The conventional wisdom suggested buying committees consisted of around six people. The truth? They’re much larger.

Modern B2B buying groups typically include 10-14 stakeholders, and deals over $250,000 require an average of 19 external stakeholders to close successfully. That’s not a committee – it’s practically a small organization within an organization.

When you’re only talking to one or two contacts, you’re missing 80-90% of the decision-making unit. Your perfectly crafted pitch might resonate with your contact, but what about the other 18 people who have a say?

> Why MQLs Fall Short

Marketing Qualified Leads (MQLs) were designed for a simpler time when buying decisions were more straightforward and involved fewer people. Today, they’re a dangerous oversimplification.

Here’s why:

They focus on individual actions. MQLs track what a single person does – downloads, page views, email opens. But these actions don’t reflect the collective intent of a buying group.
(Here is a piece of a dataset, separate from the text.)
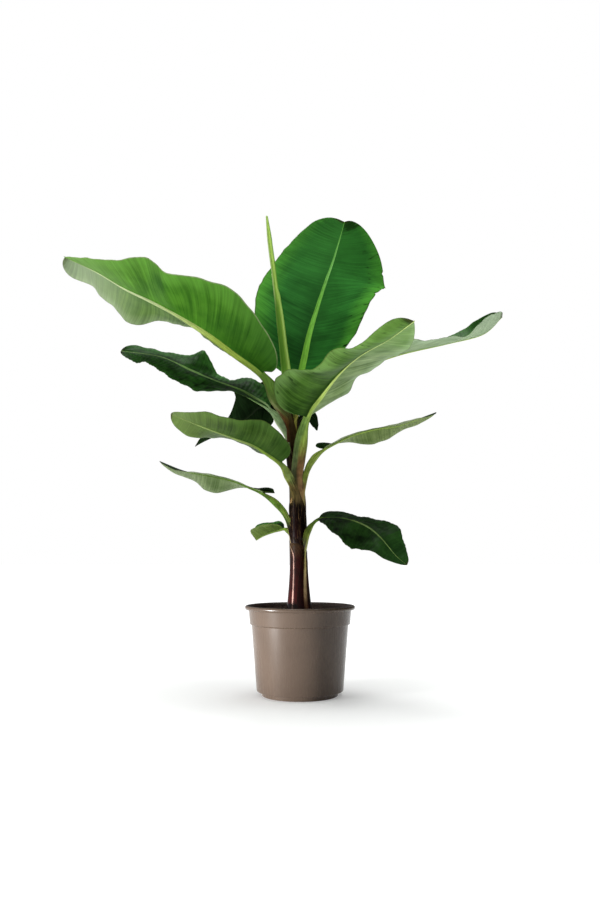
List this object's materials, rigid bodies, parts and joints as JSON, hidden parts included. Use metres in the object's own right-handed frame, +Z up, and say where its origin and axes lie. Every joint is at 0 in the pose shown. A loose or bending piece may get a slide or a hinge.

They create false positives. A highly engaged individual might have personal interest but no buying authority or influence within their organization.

They ignore group dynamics. Different stakeholders have different concerns, priorities, and information needs. An MQL-centric approach misses these nuances entirely.

They increase vulnerability. More than 80% of sellers report losing deals in the past year because a key stakeholder left. When you’re single-threaded, you’re one job change away from starting over.

The result? Longer sales cycles, lower conversion rates, and more deals that simply evaporate.

> The Buying Group Advantage

When you shift focus from individual leads to buying groups, something remarkable happens: your conversion rates increase by 20% to 50%.

This isn’t an incremental improvement. It’s a transformation.

The math is compelling. In larger buying groups, sales outreach can increase conversions by 3.4-4.4x if your team engages with 11+ people instead of just one person.

Think about what that means for your revenue targets. For every 10 deals you’re closing now, you could be closing 13-15 with the same effort but a different focus.

The advantages extend beyond just closing more deals:

Faster sales cycles. When you engage multiple stakeholders simultaneously, you reduce information bottlenecks and accelerate consensus-building.

Larger deal sizes. Multi-threaded engagement gives you visibility into broader organizational needs, often uncovering opportunities for expanded solutions.

Greater resilience. If one stakeholder leaves, your relationship with the account remains intact through other connections.

Better qualification. Engagement patterns across a buying group provide stronger signals of purchase intent than individual actions.

> Implementing a Buying Group Strategy

Shifting from an MQL-centric approach to a buying group focus requires both strategic and tactical changes. Here’s how to make the transition:

Redefine what qualifies an opportunity. Instead of individual lead scores, look for engagement patterns across multiple contacts within an account.

According to Gartner, a typical buying committee for a complex B2B solution consists of six to ten decision-makers. Each arrives with four or five independently gathered pieces of information that must be reconciled with the group.

Your qualification criteria should reflect this reality. Is there evidence of multiple stakeholders researching your solution? Are different functional areas represented in the engagement data?

Map the buying committee. Work with your sales team to identify the typical composition of buying groups in your target accounts. Who are the decision-makers, influencers, users, and gatekeepers?

This mapping becomes your template for assessing the completeness of your engagement with each account. Gaps in this map represent risks to your deal.

Create role-specific content. Different stakeholders have different concerns and information needs. Technical evaluators want detailed specifications. Financial buyers need ROI analysis. End users care about usability and implementation.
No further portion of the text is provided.